Why uptime improvements get exponentially expensive
Improving uptime is a non-linear problem:
- 99.0% to 99.9%: 10x improvement, 2-3x infrastructure cost
- 99.9% to 99.99%: 10x improvement, 5-10x cost
- 99.99% to 99.999%: 10x improvement, 20-50x cost
- 99.999% to 99.9999%: 10x improvement, ~100x cost
Each additional “nine” requires:
- Geographic redundancy (multi-region)
- Automatic failover (Active-Active vs Active-Passive)
- Real-time monitoring (more comprehensive)
- Larger SRE team
- More expensive hardware (redundant power, cooling, etc.)
- Better automation
- Cross-cloud deployments
The trade-off math
To decide if better uptime is worth the cost:
(Current annual downtime × Cost per minute) vs (Annual cost of better uptime)
Example: 99.9% currently = 8.76 hours/year downtime. Cost per minute = $1,000. So annual downtime cost = $1000 × 8.76 × 60 = $525,000.

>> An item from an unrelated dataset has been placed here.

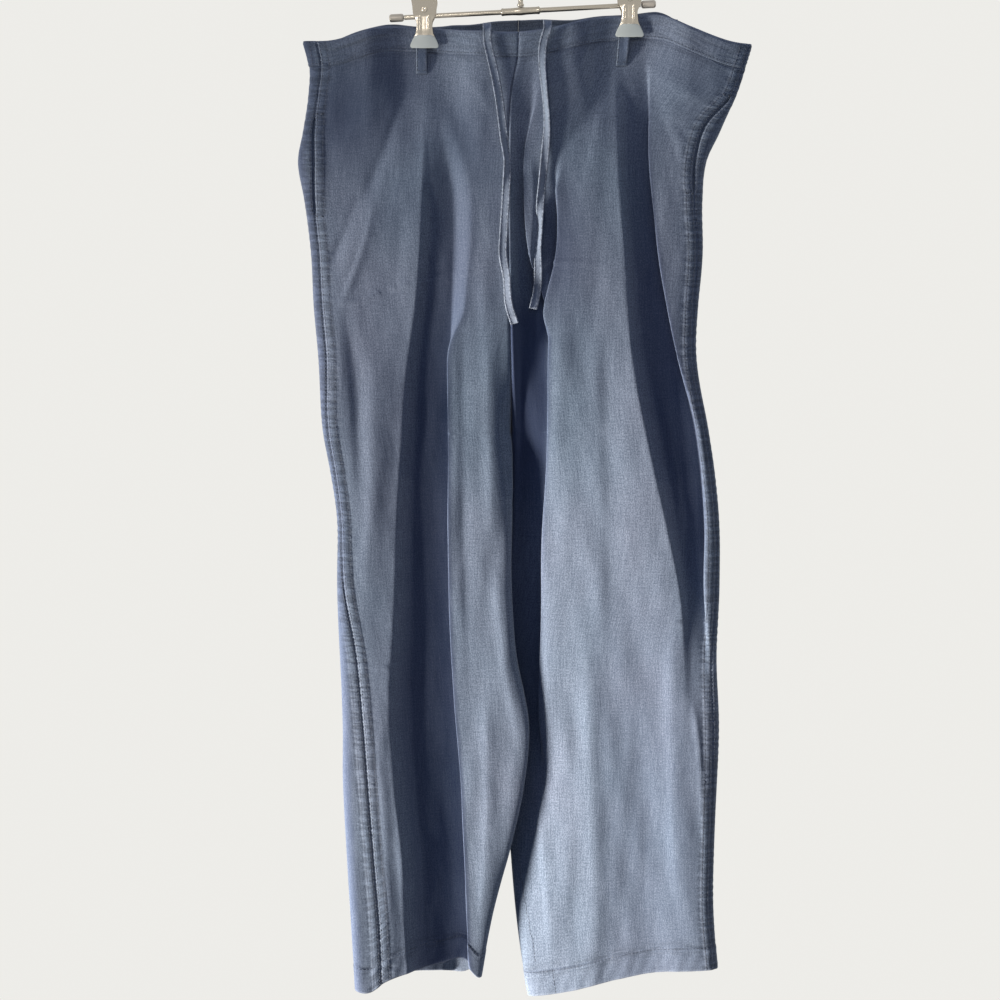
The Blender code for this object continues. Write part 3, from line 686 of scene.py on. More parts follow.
def places_along(distance, direction, seam_end, inner_end, count):
    """Distances of a row's points: set ones by the seam, then closer at bends."""
    way = math.copysign(1.0, inner_end - seam_end)
    near = seam_end + way * np.array(SEAM_COLUMNS)
    angles = np.unwrap(np.arctan2(direction[:, 1], direction[:, 0]))
    bend = np.concatenate([[0.0], np.cumsum(np.abs(np.diff(angles)))])
    measure = distance + BEND_WEIGHT * bend
    first, last = np.interp([near[-1], inner_end], distance, measure)
    rest = np.interp(np.linspace(first, last, count + 1)[1:], measure, distance)
    return np.concatenate([near, rest])


def waist_shift(side, x, drop):
    """How far the waist's own line lowers or lifts the cloth."""
    shift = along(WAIST_LINE, x)[:, 0] - BAND_TOP
    if side == "back":
        shift = shift - along(BACK_RISE, x)[:, 0]
    return shift * (1.0 - ease(drop, *WAIST_FADE))


def hem_shift(leg, side, x, drop):
    """How far the hem's own line lowers or lifts the cloth."""
    rows = LEFT_HEM if leg == "left" else RIGHT_HEM
    column = HEM_COLUMNS.index(side) - 1
    shift = along(rows, x)[:, column] - HEM
    return shift * ease(drop, *HEM_FADE)


def real_drop(leg, side, x, y, drop):
    """Drop of cloth points, with the waist's and the hem's own lines."""
    part_back = ease(y, -4.0, 4.0) if side == "back" else np.zeros_like(x)
    front = waist_shift("front", x, drop) + hem_shift(leg, "front", x, drop)
    back = waist_shift("back", x, drop) + hem_shift(leg, "back", x, drop)
    return drop + front * (1.0 - part_back) + back * part_back


def nominal_drop(leg, side, x, drop):
    """The drop in the tables of a cloth point that hangs at a real drop."""
    guess = drop
    for _ in range(12):
        place = np.array([x], float)
        shift = waist_shift(side, place, guess) + hem_shift(leg, side, place, guess)
        guess = drop - float(shift[0])
    return guess


def surface(leg, side, x, drop):
    """How far back the panel's outer face lies at a place seen from the front."""
    at = nominal_drop(leg, side, x, drop)
    line = half_line(leg, side, min(max(at, BAND_TOP), HEM))
    order = np.argsort(line[:, 0])
    return float(np.interp(x, line[order, 0], line[order, 1]))


# Finer form of the cloth.


@functools.lru_cache(maxsize=None)
def rumple_waves(seed):
    """Lengths, slants and phases of the waves that make cloth uneven."""
    numbers = np.random.default_rng(seed)
    across = numbers.uniform(*RUMPLE_ACROSS, RUMPLE_WAVES)
    down = numbers.uniform(*RUMPLE_DOWN, RUMPLE_WAVES)
    down *= numbers.choice([-1.0, 1.0], RUMPLE_WAVES)
    phase = numbers.uniform(0.0, 2 * math.pi, RUMPLE_WAVES)
    return across, down, phase


def rumple(x, drop, seed):
    """Soft unevenness all over the cloth."""
    across, down, phase = rumple_waves(seed)
    turn = 2 * math.pi * (x[:, None] / across + drop[:, None] / down) + phase
    waves = np.sin(turn) * (across / RUMPLE_ACROSS[1])
    return waves.sum(axis=1) * RUMPLE_HEIGHT / math.sqrt(RUMPLE_WAVES / 4)


def creases(leg, side, x, drop):
    """Height of the creases that lie over the folds."""
    total = np.zeros_like(x)
    for row in CREASES[leg, side]:
        sizes = dict(zip(CREASE_COLUMNS, row))
        run = np.array([sizes["to_x"] - sizes["from_x"], sizes["to_drop"] - sizes["from_drop"]])
        long = float(np.hypot(*run))
        right = x - sizes["from_x"]
        down = drop - sizes["from_drop"]
        part = (right * run[0] + down * run[1]) / long**2
        off = (right * run[1] - down * run[0]) / long
        off = off - sizes["bow"] * 4.0 * part * (1.0 - part)
        wide = sizes["wide"] * np.where(off > 0.0, 1.0, 0.55)
        taper = ease(part, -0.04, 0.22) * (1.0 - ease(part, 0.72, 1.04))
        total += sizes["height"] * np.exp(-((off / wide) ** 2)) * taper
    return total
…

If going to 99.99% costs an extra $200K/year in infrastructure and personnel:
- Reduces downtime to 52.6 minutes/year
- Saves: $1000 × (8.76 - 0.88) × 60 = $470,000
- Net benefit: $470K - $200K = $270K positive
- Recommend upgrading
If going to 99.999% costs $1M/year:
- Reduces downtime to 5.26 minutes/year
- Saves: $1000 × (8.76 - 0.088) × 60 = $520,000
- Net benefit: $520K - $1M = -$480K negative
- Don’t upgrade unless other factors matter
Causes of downtime
Most outages fall into categories:
Software issues (50-60%):
- Code bugs causing crashes
- Memory leaks
- Failed deployments
- Database connection issues
- Configuration errors
Hardware failures (10-20%):
- Disk failures
- Memory failures
- Network equipment issues
- Power failures
- Cooling failures
Human error (15-25%):
- Misconfigurations
- Wrong commands during maintenance
- Accidental data deletion
- Permission errors
External causes (10-15%):
- Cloud provider outages
- DDoS attacks
- Cyber security incidents
- ISP/network issues
- Natural disasters
Database issues (5-15%):
- Lock contention
- Schema migrations gone wrong
- Backup/restore failures
- Disk space exhaustion
Reducing downtime risk
Cost-effective strategies:
- Comprehensive monitoring (PagerDuty, Datadog, New Relic) - detect outages within seconds
- Automated failover - reduce recovery time
- Database replication with automatic failover
- Load balancers with health checks
- CDN for static content
- Backup and restore practices - regular tested backups
- Blue-green deployments - zero-downtime updates
- Feature flags for graceful degradation
- Capacity planning - prevent traffic-driven outages
- Incident response runbooks - documented procedures
The recovery time multiplier
Lost revenue is often the smaller cost. The larger cost is customer trust:
- 1-hour outage: most users wait or come back
- 4-hour outage: 20-40% of casual users leave permanently
- 24-hour outage: 60-80% permanent customer loss
- Multi-day outage: business-threatening event
This is why even rare outages cost dramatically more than the simple “lost revenue during the outage” calculation.
Common downtime cost calculation mistakes
- Ignoring customer churn: assuming all users come back
- Forgetting peak vs off-peak: outage at midnight ≠ outage at noon
- Not counting external costs: just internal staff time
- Skipping SLA penalties: significant for enterprise customers
- Underestimating reputation: news coverage compounds losses
- Single revenue source: most companies have multiple income streams
- Optimistic recovery time: real recovery is usually 2-3x estimates
- Forgetting compliance: regulatory penalties can be massive
- Conservative SLA estimates: when you commit to 99.9%, plan as if 99.99%
- Not accounting for cascading failures: one outage often causes more
Bottom line
Downtime cost is the sum of lost revenue + staff response + customer churn + reputation damage. Direct cost: Revenue per hour × downtime × traffic loss + staff cost. Real cost typically 2-5x the direct estimate. SLA tiers: 99.9% allows 8.76 hours/year; 99.99% allows 52.6 minutes; 99.999% allows 5.26 minutes. Each additional “nine” of uptime costs exponentially more. Financial services have highest cost-per-minute ($5K-$50K+); personal sites lowest ($1-$50). Most outages come from software issues (50-60%) and human error (15-25%). Comprehensive monitoring, automated failover, and tested incident response are the most cost-effective protections.